For more information, please contact: 
Kristina Torfgård, CEO 
Telephone: +46 70 846 79 75 
E-mail: kristina.torfgard@alzinova.com 

This information is such information that Alzinova AB is obliged to make public pursuant to the EU Market Abuse Regulation (MAR). The information was submitted for publication through the agency of the contact person set out above at 08.27 CEST on 19 April 2022.

About Alzinova AB
Alzinova AB is a Swedish clinical-stage biopharma company specializing in the treatment of Alzheimer’s disease targeting neurotoxic amyloid-beta oligomers. The lead candidate, ALZ-101, is being developed as a therapeutic vaccine for the treatment of Alzheimer's. Alzinova’s proprietary AβCC peptide™ technology enables the development of disease-modifying therapies that target the toxic amyloid-beta oligomers involved in the onset and progression of the disease with high precision. Alzheimer’s is one of the most common and devastating neurological diseases globally, with of the order of 40 million people afflicted today. In addition, the antibody ALZ-201 is in early preclinical development, and the ambition is to expand the pipeline further.

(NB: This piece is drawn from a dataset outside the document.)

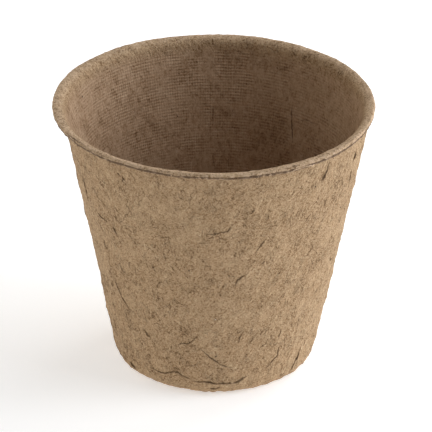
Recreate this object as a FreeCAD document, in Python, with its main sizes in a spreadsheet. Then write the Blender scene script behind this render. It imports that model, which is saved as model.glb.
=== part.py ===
"""A round peat pot: one tapered cup of pressed peat and wood pulp, made in a single moulding.

Frame: millimetres, +Z up, origin on the pot's axis in the plane that it stands on.
Every size is a cell of the sheet. The pot's half section is one sketch of straight lines, each corner
placed by an expression on those cells. It is turned about the axis, its corners are rounded, and the
drain hole is cut through the floor.
"""
import FreeCAD, Part
import os
import Sketcher

NODE = "moulded_pot"
PARTS_FOLDER = "parts"
SHEET = "Sizes"

# Driving dimensions: cell alias, value in millimetres, what it measures
SIZES = (
    ("lip_diameter", 80.0, "across the outside of the lip"),
    ("pot_height", 70.0, "from the ground to the top of the lip"),
    ("foot_diameter", 50.0, "across the wall's outer face, carried down to the ground"),
    ("wall_thickness", 1.2, "of the side wall, measured level"),
    ("floor_thickness", 1.3, "of the floor, measured upright"),
    ("lip_thickness", 1.1, "from the lip's flat underside to its top"),
    ("lip_edge_radius", 0.35, "rounding of the lip's outer edges"),
    ("lip_root_radius", 0.6, "hollow rounding where the lip leaves the wall"),
    ("mouth_flare_radius", 2.2, "rounding of the wall's inner face as it turns out into the lip"),
    ("heel_radius", 4.0, "outer rounding between the wall and the ground"),
    ("recess_diameter", 34.0, "of the shallow recess under the floor, at the ground"),
    ("recess_height", 0.8, "by which the middle of the floor is raised"),
    ("recess_run", 1.2, "level width of the slope round the recess"),
    ("recess_fillet", 0.8, "rounding of the slope round the recess, above and below"),
    ("drain_hole_diameter", 8.0, "of the hole in the middle of the floor"),
)

# Expressions on the cells, used by more than one corner
LIP_RADIUS = f"{SHEET}.lip_diameter / 2"
FOOT_RADIUS = f"{SHEET}.foot_diameter / 2"
RECESS_RADIUS = f"{SHEET}.recess_diameter / 2"
MOUTH_RADIUS = (
    f"({LIP_RADIUS} - {SHEET}.lip_edge_radius - {SHEET}.mouth_flare_radius + {SHEET}.wall_thickness)"
)
LIP_UNDERSIDE = f"({SHEET}.pot_height - {SHEET}.lip_thickness)"


def outer_radius_at(height):
    """Expression for the wall's outer radius at a height, on a straight line from foot to mouth."""
    return f"{FOOT_RADIUS} + ({MOUTH_RADIUS} - {FOOT_RADIUS}) * {height} / {SHEET}.pot_height"


def inner_radius_at(height):
    """Expression for the wall's inner radius at a height, one wall thickness further in."""
    return f"{outer_radius_at(height)} - {SHEET}.wall_thickness"


# Corners of the half section, in order round it: name, radius from the axis, height above the ground
CORNERS = (
    ("floor_centre_below", "0", f"{SHEET}.recess_height"),
    ("recess_roof", f"{RECESS_RADIUS} - {SHEET}.recess_run", f"{SHEET}.recess_height"),
    ("recess_rim", RECESS_RADIUS, "0"),
    ("heel", FOOT_RADIUS, "0"),
    ("lip_root", outer_radius_at(LIP_UNDERSIDE), LIP_UNDERSIDE),
    ("lip_lower_edge", LIP_RADIUS, LIP_UNDERSIDE),
    ("lip_upper_edge", LIP_RADIUS, f"{SHEET}.pot_height"),
    ("mouth", inner_radius_at(f"{SHEET}.pot_height"), f"{SHEET}.pot_height"),
    ("inner_heel", inner_radius_at(f"{SHEET}.floor_thickness"), f"{SHEET}.floor_thickness"),
    ("plateau_foot", RECESS_RADIUS, f"{SHEET}.floor_thickness"),
    (
        "plateau_edge",
        f"{RECESS_RADIUS} - {SHEET}.recess_run",
        f"{SHEET}.floor_thickness + {SHEET}.recess_height",
    ),
    ("floor_centre_above", "0", f"{SHEET}.floor_thickness + {SHEET}.recess_height"),
)

# The lip's underside has to hold its root's rounding: an upright wall needs one radius of it
ROOT_ROOM = f"{SHEET}.mouth_flare_radius - {SHEET}.wall_thickness"

# Roundings, in the order that they are made: feature name, radius, corners that get it
ROUNDINGS = (
    ("HeelRounding", f"{SHEET}.heel_radius", ("heel",)),
    ("InnerHeelRounding", f"{SHEET}.heel_radius - {SHEET}.wall_thickness", ("inner_heel",)),
    ("MouthFlare", f"{SHEET}.mouth_flare_radius", ("mouth",)),
    ("LipRootRounding", f"min({SHEET}.lip_root_radius; {ROOT_ROOM})", ("lip_root",)),
    ("LipEdgeRounding", f"{SHEET}.lip_edge_radius", ("lip_lower_edge", "lip_upper_edge")),
    (
        "RecessRounding",
        f"{SHEET}.recess_fillet",
        ("recess_roof", "recess_rim", "plateau_foot", "plateau_edge"),
    ),
)

SAME_PLACE = 1e-4  # how near two lengths are when they count as the same


def make_sheet(doc):
    """Writes each driving dimension into its own named cell."""
    sheet = doc.addObject("Spreadsheet::Sheet", SHEET)
    for row, (alias, value, meaning) in enumerate(SIZES, start=1):
        sheet.set(f"A{row}", meaning)
        sheet.set(f"B{row}", str(value))
        sheet.setAlias(f"B{row}", alias)
    doc.recompute()
    return sheet


def origin_plane(body, role):
    """The body's own origin plane of that role."""
    return next(plane for plane in body.Origin.OriginFeatures if plane.Role == role)


def attach(body, name, role):
    """A new empty sketch in the body, flat on one of its origin planes."""
    sketch = body.newObject("Sketcher::SketchObject", name)
    sketch.AttachmentSupport = [(origin_plane(body, role), "")]
    sketch.MapMode = "FlatFace"
    return sketch


def draw_section(doc, body):
    """Draws the half section: a closed chain of lines, each corner held at its radius and height."""
    sketch = attach(body, "HalfSection", "XZ_Plane")
    points = [
        FreeCAD.Vector(sketch.evalExpression(radius), sketch.evalExpression(height), 0)
        for _, radius, height in CORNERS
    ]
    for start, end in zip(points, points[1:] + points[:1]):
        sketch.addGeometry(Part.LineSegment(start, end), False)
    for line in range(len(points)):
        following = (line + 1) % len(points)
        sketch.addConstraint(Sketcher.Constraint("Coincident", line, 2, following, 1))
    for line, (name, radius, height) in enumerate(CORNERS):
        hold(sketch, "DistanceX", line, f"{name}_radius", points[line].x, radius)
        hold(sketch, "DistanceY", line, f"{name}_height", points[line].y, height)
    doc.recompute()
    return sketch


def hold(sketch, direction, line, name, value, expression):
    """Holds the start of a line at a distance from the origin, which follows the sheet."""
    index = sketch.addConstraint(Sketcher.Constraint(direction, -1, 1, line, 1, value))
    sketch.renameConstraint(index, name)
    sketch.setExpression(f"Constraints.{name}", expression)


def turn_section(doc, body, sketch):
    """Turns the half section once round the upright axis."""
    turned = body.newObject("PartDesign::Revolution", "TurnedShell")
    turned.Profile = sketch
    turned.ReferenceAxis = (sketch, ["V_Axis"])
    turned.Angle = 360
    doc.recompute()
    return turned


def ring_edge(shape, radius, height):
    """Name of the level circular edge of that radius and height about the axis."""
    for number, edge in enumerate(shape.Edges, start=1):
        circle = edge.Curve
        if (
            isinstance(circle, Part.Circle)
            and abs(circle.Radius - radius) < SAME_PLACE
            and abs(circle.Center.z - height) < SAME_PLACE
        ):
            return f"Edge{number}"
    raise ValueError(f"no ring of radius {radius} at height {height}")


def round_corners(doc, body, sketch, feature):
    """Rounds the rings that the section's corners left, one radius after another."""
    corner_at = {name: sketch.Geometry[i].StartPoint for i, (name, _, _) in enumerate(CORNERS)}
    for name, radius, corners in ROUNDINGS:
        edges = [ring_edge(feature.Shape, corner_at[c].x, corner_at[c].y) for c in corners]
        rounding = body.newObject("PartDesign::Fillet", name)
        rounding.Base = (feature, edges)
        rounding.setExpression("Radius", radius)
        doc.recompute()
        feature = rounding
    return feature


def cut_drain_hole(doc, body, feature):
    """Cuts the drain hole through the middle of the floor, and makes sure that it cut something."""
    before = feature.Shape.Volume
    sketch = attach(body, "DrainHoleCircle", "XY_Plane")
    bore = f"{SHEET}.drain_hole_diameter"
    circle = Part.Circle()
    circle.Radius = sketch.evalExpression(f"{bore} / 2")
    sketch.addGeometry(circle, False)
    sketch.addConstraint(Sketcher.Constraint("Coincident", 0, 3, -1, 1))
    diameter = sketch.addConstraint(Sketcher.Constraint("Diameter", 0, 2 * circle.Radius))
    sketch.renameConstraint(diameter, "diameter")
    sketch.setExpression("Constraints.diameter", bore)
    hole = body.newObject("PartDesign::Pocket", "DrainHole")
    hole.Profile = sketch
    hole.Type = "ThroughAll"
    hole.Midplane = True
    doc.recompute()
    if not hole.Shape.Volume < before:
        raise ValueError("the drain hole cut nothing")
    return hole


def make_pot(doc):
    """The pot: its half section turned, rounded and drained."""
    body = doc.addObject("PartDesign::Body", "Pot")
    body.Label = NODE
    section = draw_section(doc, body)
    shell = turn_section(doc, body, section)
    rounded = round_corners(doc, body, section, shell)
    cut_drain_hole(doc, body, rounded)
    return body


def check(doc, body):
    """Stops the build if any feature failed or the pot isn't one valid solid."""
    for thing in doc.Objects:
        if {"Invalid", "Error"} & set(thing.State):
            raise ValueError(f"{thing.Name} failed: {thing.State}")
    shape = body.Shape
    if shape.isNull() or not shape.isValid() or len(shape.Solids) != 1:
        raise ValueError(f"{body.Label} isn't one valid solid")


def main():
    doc = FreeCAD.newDocument("PeatPot")
    make_sheet(doc)
    pot = make_pot(doc)
    doc.recompute()
    check(doc, pot)
    os.makedirs(PARTS_FOLDER, exist_ok=True)
    pot.Shape.exportStep(os.path.join(PARTS_FOLDER, f"{pot.Label}.step"))
    box = pot.Shape.BoundBox
    print(f"{pot.Label}: {box.XLength:.2f} x {box.YLength:.2f} x {box.ZLength:.2f} mm")
    print(f"lowest {box.ZMin:.3f} mm, volume {pot.Shape.Volume / 1000:.2f} cm3")


main()
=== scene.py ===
# %% [markdown]
# # A peat pot, from its CAD frame to a finished render
# A peat pot is one cup of peat and wood pulp. A wire-mesh former is dipped into the slurry, water is sucked
# through the mesh, and the wet layer is pressed and dried. So the inside carries the print of the mesh,
# the outside is rough, and every edge is soft and a little torn.
# The CAD model gives the true section. Here the same section is turned again as a fine numpy surface,
# because relief, laps and fibres are shapes, and a shader alone would leave the outline too clean.

# %% Load the frame
import math
from collections import namedtuple

import bpy
import numpy as np
from mathutils import Matrix, Vector


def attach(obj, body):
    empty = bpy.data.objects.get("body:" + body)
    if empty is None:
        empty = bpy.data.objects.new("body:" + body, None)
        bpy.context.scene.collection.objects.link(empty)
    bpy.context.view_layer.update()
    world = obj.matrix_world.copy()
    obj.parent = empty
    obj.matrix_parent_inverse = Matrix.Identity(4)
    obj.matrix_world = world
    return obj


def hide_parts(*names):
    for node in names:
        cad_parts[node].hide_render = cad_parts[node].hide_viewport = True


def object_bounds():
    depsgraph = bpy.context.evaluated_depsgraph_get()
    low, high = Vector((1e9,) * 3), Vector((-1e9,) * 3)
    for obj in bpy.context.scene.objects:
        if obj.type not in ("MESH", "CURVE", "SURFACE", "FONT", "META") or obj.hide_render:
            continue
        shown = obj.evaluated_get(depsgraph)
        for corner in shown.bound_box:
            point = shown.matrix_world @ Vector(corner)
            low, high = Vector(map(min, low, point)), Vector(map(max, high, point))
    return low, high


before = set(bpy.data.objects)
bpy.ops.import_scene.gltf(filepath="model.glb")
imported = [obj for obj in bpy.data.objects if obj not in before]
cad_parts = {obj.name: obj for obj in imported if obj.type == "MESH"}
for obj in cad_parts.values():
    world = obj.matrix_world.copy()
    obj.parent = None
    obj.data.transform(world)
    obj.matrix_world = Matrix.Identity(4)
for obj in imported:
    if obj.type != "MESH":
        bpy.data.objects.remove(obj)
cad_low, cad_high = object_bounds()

MM = 0.001
NODE = "moulded_pot"
BODY = "root"
print("CAD box in mm:", [round(v / MM, 2) for v in (*cad_low, *cad_high)])

# %% [markdown]
# ## The section
# Lathe work needs only half a section. It is a closed outline of straight runs with rounded corners, and
# all its sizes are the pot's own, in millimetres. The overall ones come from the CAD box.
# An outline made of corners and radii keeps few numbers, and its arcs stay true at any spacing.

# %% Sizes of the pot, in millimetres
LIP_RADIUS = (cad_high.x - cad_low.x) / 2 / MM
POT_HEIGHT = cad_high.z / MM
FOOT_RADIUS = 25.0
WALL = 1.2
FLOOR = 1.3
LIP_THICKNESS = 1.1
LIP_EDGE = 0.35
LIP_ROOT = 0.6
FLARE = 2.2
HEEL = 4.0
RECESS_RADIUS = 17.0
RECESS_HEIGHT = 0.8
RECESS_RUN = 1.2
RECESS_FILLET = 0.8
DRAIN_RADIUS = 4.0
DRAIN_EDGE = 0.25
MOUTH_RADIUS = LIP_RADIUS - LIP_EDGE - FLARE + WALL
TAPER = (MOUTH_RADIUS - FOOT_RADIUS) / POT_HEIGHT
LIP_UNDERSIDE = POT_HEIGHT - LIP_THICKNESS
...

The company’s Certified Advisor on Nasdaq First North Growth Market is Corpura info@corpura.se +46 768-532 822. For more information about Alzinova, please visit: www.alzinova.com.

Important Information
Release, announcement or distribution of this press release may, in certain jurisdictions, be subject to restrictions according to law and people in those jurisdictions, in which this press release has been announced or distributed, should inform themselves of and follow such legal restrictions. This press release does not constitute an offer, or a solicitation of any offer, to buy or subscribe for any securities in Alzinova in any jurisdiction. Invitation to the persons concerned to participate in the Rights Issue will only take place through the EU growth prospectus which the Company intends to publish in connection with the Rights Issue.This press release does not constitute or form part of an offer or solicitation to purchase or subscribe for securities in the United States. The securities referred to herein may not be sold in the United States absent registration or an exemption from registration under the US Securities Act of 1933, as amended. The information in this press release may not be announced, published or distributed in or into the United Kingdom, the United States, Canada, Japan, Australia, Hong Kong, New Zealand, Switzerland, South Africa, South Korea or in any other jurisdiction where the announcement, publication or distribution of the information would not comply with applicable laws and regulations. Within the European Economic Area, no offer is made to the public of securities in any country other than Sweden. In other Member States of the European Union, such an offer may only be made in accordance with the exceptions in the Prospectus Regulation (EU) 2017/1129.This press release contains certain forward-looking information that reflects the Company’s present view of future events as well as financial and operational development. Words such as “intend”, “assess”, “expect”, “may”, “plan”, “believe”, “estimate” and other expressions entailing indications or predictions of future development or trends, not based on historical facts, constitute forward-looking information. Forward-looking information is inherently associated with both known and unknown risks and uncertainties as it depends on future events and circumstances. Forward-looking  information is not a guarantee of future results or development and actual outcomes may differ materially from the statements set forth in the forward-looking information.